Privilege of Evil a depuis été réédité par Relapse Records avec
The Karelian Isthmus. Un bon moyen de se rendre compte de la différence entre les morceaux présents sur les deux versions,puisque pour le premier c'est aux TTT Studios vers qui il faut se tourner, ceux-ci arrivant à capter toute l'intensité profonde du MCD; les morceaux présents sur le premier album des Finlandais furent quand à eux enregistrés aux Sunlight Studios, proposant un son beaucoup moins lourd pour un résultat plus clair et atmosphérique collant au concept de l'album.
Il est intéressant et étrange de comparer
Privilege of Evil au reste de la discographie du groupe, tant les différences sont grandes. Si
Amorphis a choisi la voie progressive et mélodique, je n'ose imaginer ce que serait devenu le groupe s'il avait continué dans le style de cet EP. Même si le Death
Metal de celui-ci reste moins blasphématoire et absolu que ses confrères d'
Incantation, le combo aurait très bien pu se mettre au coude à coude avec eux, tant l'Ep reste (même à ce jour) un monolithe de puissance noire que tout amateur des Américains devrait apprécier. L'histoire est tout autre, et le résultat bien différent...
Me semble que c'est ce que Fabien à noté sur sa chro de Dark Recollections,très bonne au passage:)
Sinon,les débuts d'Amorphis sont assez percutant également,merci pour la chronique,je m'en vais me repasser The Karelian Isthmus héhé....

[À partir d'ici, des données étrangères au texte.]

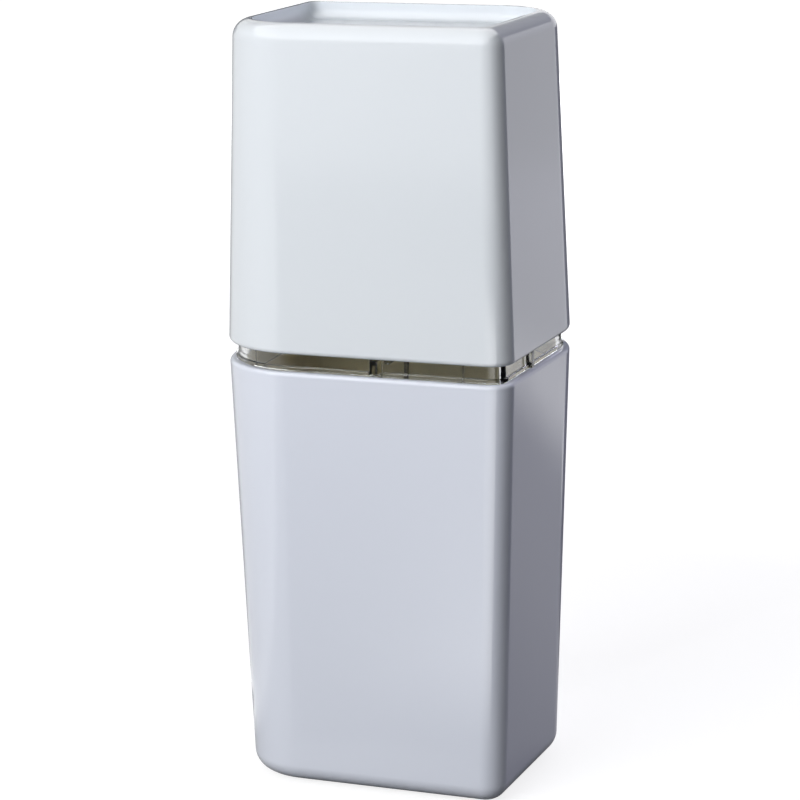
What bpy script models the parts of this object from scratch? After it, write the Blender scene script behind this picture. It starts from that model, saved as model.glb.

Merci pour cette chro! Venant seulement de m'intéresser à Amorphis, je me suis déjà farci les trois premiers albums, sans malheureusement trop accrocher à la musique, mis à part deux trois morceaux, et là je tombe sur ce MCD, et bam! Grosse claque d'entrée avec Pilgrimage from darkness. Tellement noir et incantateur avec un soupçon d'épique...j'accroche direct, et la suite ne va pas démentir ce premier ressenti! D'ailleurs je préfère la production de cet albums pour les morceaux présents sur le premier, le côté monolithique est bien plus mis en avant. On est loin d'imaginer qu'ils sont partis de là en écoutant ce qu'ils font aujourd'hui!